Here is my first tournament spreadsheet this year. Let me know if anyone has any corrections or additions.

There is a picture file and an Excel spreadsheet. If you would like a PDF document just shoot me a PM with your email address.


----------



## Bubbaette

Specktacular Series is Feb. 7th and March 7th. Accidentally listed both as 2/7.


----------



## Bubbaette

Corrected dates in bold for Galveston Redfish Series. They will be updated on next spreadsheet but wanted to make sure they are at least posted.

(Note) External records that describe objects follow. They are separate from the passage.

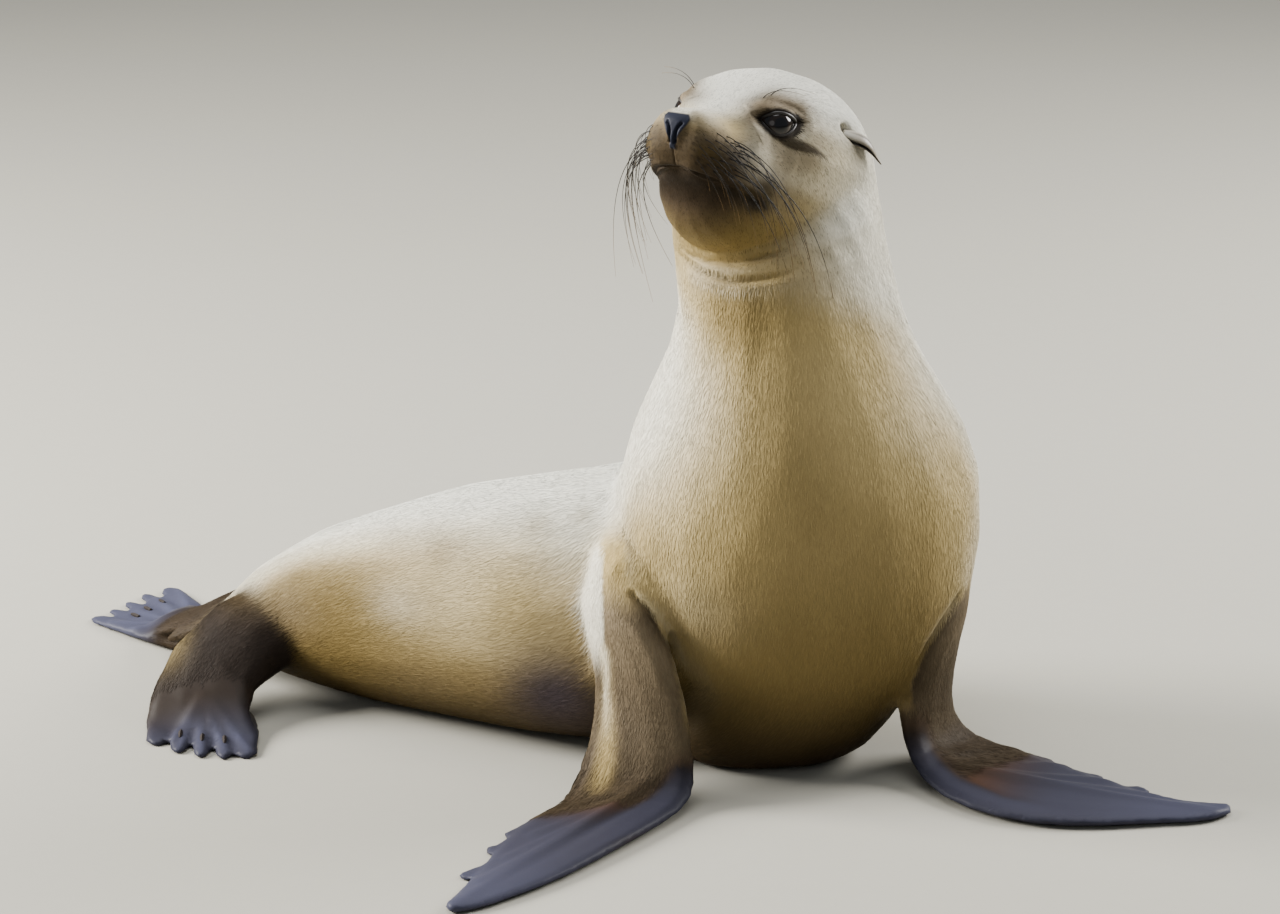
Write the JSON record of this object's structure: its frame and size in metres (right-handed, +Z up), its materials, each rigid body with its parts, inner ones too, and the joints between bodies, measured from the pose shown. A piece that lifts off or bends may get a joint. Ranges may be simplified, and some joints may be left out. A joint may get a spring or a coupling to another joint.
{
  "type": "sea lion",
  "caption": "Life-size still model of a young sea lion sitting up on its foreflippers, head raised and turned, hindquarters lying to one side.",
  "frame": {"origin": "on the floor, under the middle of the model's bounding box", "axes": "+Z up; -Y is the way the chest faces; +X is the animal's left, and the hindquarters swing away towards -X, so the longest extent runs along X"},
  "size_m": [1.0332, 0.75, 0.6017],
  "materials": {
    "coat": "short, flat, golden-tan fur, paler on the crown, the nape and the back",
    "dark_coat": "short dark brown fur",
    "hide": "bare slate-black leathery skin with a soft sheen",
    "eye": "wet, nearly black, high gloss",
    "nail": "dark horn, satin"
  },
  "bodies": {
    "root": {"nose": "hide", "eye_left": "eye", "eye_right": "eye", "ear_left": "coat", "ear_right": "coat", "head": "coat", "muzzle": "dark_coat", "lower_jaw": "dark_coat", "neck": "coat", "chest": "coat", "belly": "coat", "hindquarters": "coat", "tail": "coat", "forearm_left": "dark_coat", "forearm_right": "dark_coat", "foreflipper_left": "hide", "foreflipper_right": "hide", "leg_left": "coat", "leg_right": "coat", "hind_flipper_left": "hide", "hind_flipper_right": "hide", "nail_left_2": "nail", "nail_left_3": "nail", "nail_left_4": "nail", "nail_right_2": "nail", "nail_right_3": "nail", "nail_right_4": "nail"}
  },
  "joints": []
}
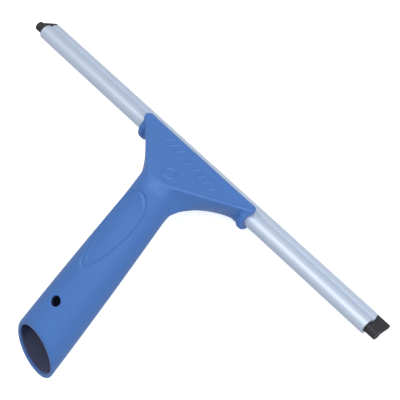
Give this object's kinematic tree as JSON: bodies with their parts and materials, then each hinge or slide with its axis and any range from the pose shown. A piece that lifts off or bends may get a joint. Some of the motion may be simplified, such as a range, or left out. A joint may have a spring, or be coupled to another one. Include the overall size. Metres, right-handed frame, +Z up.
{
  "type": "window cleaning squeegee",
  "caption": "Hand squeegee: moulded tapered grip with a pole socket, flat spreading head, sliding aluminium channel and replaceable rubber blade.",
  "frame": {"origin": "on the surface it rests on, under the middle of its box, resting on the blade's edge and the heel of the grip", "axes": "+X along the channel and blade, +Y from the grip's mouth towards the blade, +Z up from the surface"},
  "size_m": [0.2668, 0.148, 0.039],
  "materials": {
    "handle_plastic": "blue moulded polypropylene, satin",
    "channel_aluminium": "extruded, satin anodised",
    "blade_rubber": "black moulded rubber, matt"
  },
  "bodies": {
    "handle": {"handle": "handle_plastic"},
    "channel": {"channel": "channel_aluminium"},
    "rubber_blade": {"rubber_blade": "blade_rubber"}
  },
  "joints": [
    {"name": "channel_slide", "type": "slide", "parent": "handle", "child": "channel", "axis": [1, 0, 0], "range_m": [-0.16, 0.16]},
    {"name": "blade_slide", "type": "slide", "parent": "channel", "child": "rubber_blade", "axis": [1, 0, 0], "range_m": [-0.255, 0.255]}
  ]
}
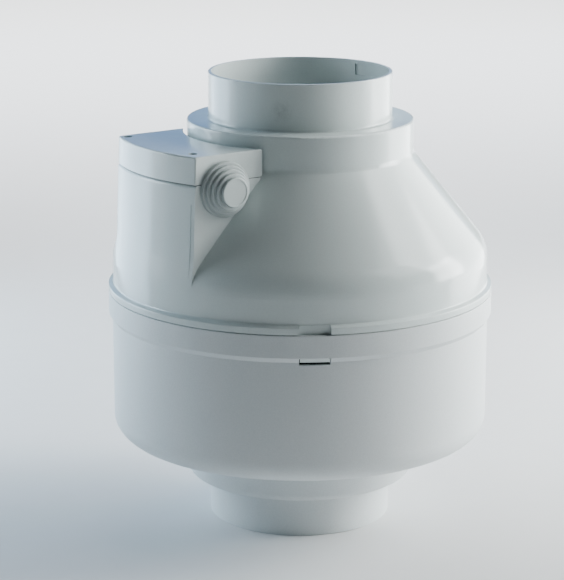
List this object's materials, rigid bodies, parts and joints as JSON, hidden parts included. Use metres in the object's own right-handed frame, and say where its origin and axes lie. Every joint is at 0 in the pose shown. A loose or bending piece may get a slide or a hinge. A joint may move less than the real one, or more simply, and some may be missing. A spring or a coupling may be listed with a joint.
{
  "type": "inline duct fan",
  "caption": "Inline duct fan: round two-piece plastic casing with coaxial spigots, cone outlet, side terminal box with lifting lid, and a motor-driven centrifugal impeller.",
  "frame": {"origin": "on the air path's axis at the inlet spigot's edge, which is the lowest point", "axes": "+Z along the air path from inlet to outlet; the seen side, with its snap latch, faces -Y"},
  "size_m": [0.262, 0.262, 0.3085],
  "materials": {
    "casing_plastic": "smooth moulded, glossy light grey",
    "casing_satin": "moulded light grey with a fine satin grain",
    "seal_rubber": "soft matt black",
    "grommet_rubber": "soft satin grey",
    "nozzle_plastic": "moulded dark grey",
    "bracket_plastic": "moulded mid grey",
    "impeller_plastic": "moulded black, fine texture",
    "motor_paint": "black powder paint",
    "lamination_steel": "stacked laminations",
    "winding_copper": "varnished copper wire",
    "machined_steel": "ground",
    "spring_steel": "dark spring steel",
    "cast_aluminium": "die cast",
    "zinc_steel": "zinc plated",
    "lead_jacket": "smooth dark grey sheath",
    "core_insulation": "coloured core insulation",
    "terminal_plastic": "natural nylon",
    "capacitor_plastic": "white moulded can"
  },
  "bodies": {
    "casing": {"outlet_casing": "casing_plastic", "inlet_casing": "casing_satin", "casing_seal": "seal_rubber", "lid_gasket": "seal_rubber", "cable_grommet": "grommet_rubber", "inlet_nozzle": "nozzle_plastic", "motor_bracket": "bracket_plastic", "stator_core": "lamination_steel", "stator_windings": "winding_copper", "lower_bearing": "machined_steel", "upper_bearing": "machined_steel", "motor_flange": "cast_aluminium", "vibration_dampers": "seal_rubber", "motor_screws": "zinc_steel", "bracket_screws": "zinc_steel", "nozzle_screws": "zinc_steel", "terminal_screws": "zinc_steel", "lead_bushings": "seal_rubber", "lead_clips": "bracket_plastic", "motor_lead": "lead_jacket", "lead_conductors": "core_insulation", "terminal_block": "terminal_plastic", "run_capacitor": "capacitor_plastic", "capacitor_clip": "spring_steel"},
    "rotor": {"impeller_wheel": "impeller_plastic", "impeller_shroud": "impeller_plastic", "balance_clips": "spring_steel", "rotor_can": "motor_paint", "rotor_core": "lamination_steel", "motor_shaft": "machined_steel", "shaft_circlip": "spring_steel"},
    "lid": {"terminal_box_lid": "casing_plastic", "lid_screws": "spring_steel"}
  },
  "joints": [
    {"name": "rotor_spin", "type": "hinge", "parent": "casing", "child": "rotor", "pos_m": [0, 0, 0.1375], "axis": [0, 0, 1], "continuous": true},
    {"name": "lid_lift", "type": "slide", "parent": "casing", "child": "lid", "axis": [0, 0, 1], "range_m": [0, 0.06]}
  ]
}
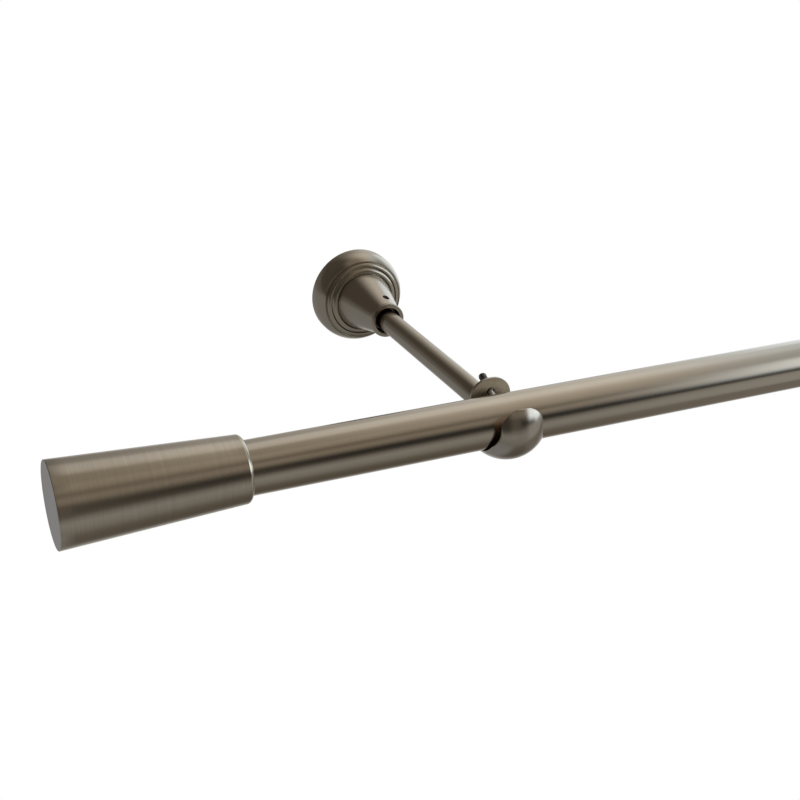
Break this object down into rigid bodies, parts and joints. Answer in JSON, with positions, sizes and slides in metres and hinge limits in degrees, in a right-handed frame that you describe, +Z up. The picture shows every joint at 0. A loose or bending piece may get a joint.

May 2, *May 30, July 11*, Aug 8, Sept 12


----------



## glockchooter

awesome. thanks for sharing.


----------



## BOCA PAILA

*Rudys redfish series pro & 1day series*

Rudy's Texas Red Fish Series
Ok anglers here is our 2015 schedule . 
Pro 30 2015

March 6,7,& 8 2015
Corpus Christi ,Texas

May 15,16,&17 2015
Delacroix,La

July 17,18,& 19 2015
Galveston,Texas

October 2,3 & 4 2015
Lake Charles,La

Rudy's Redfish Series 1 day

March 27,28 2015
Port Aransas,Tx

April 17,18 2015
Galveston ,Texas

June 19,20 2015
Redfish Bay Boat House, Texas

August 21,23 2015
Port Arthur ,Texas

Other Events we will be involved with.

June 26,27 2015 
Marco Pena 
Marker 37 marina 
Corpus Christi , Texas

September 4&5 2015 
Haynie Owners Tournament
Aransas pass , redfish Bay Boat house

Please add to your schedule


----------



## TEBC

*Texas Trio Classic 2015 Dates*

The Texas Trio Classic dates are June 12 & 13th 2015
www.texastrioclassic.com


----------



## Team FlatnSassy

Woody's Powder Puff is June 20th per their site.


----------



## AnchorManagement

When is the next tourny thats a Slam around Galveston? Seems like everything is either trout or redfish


----------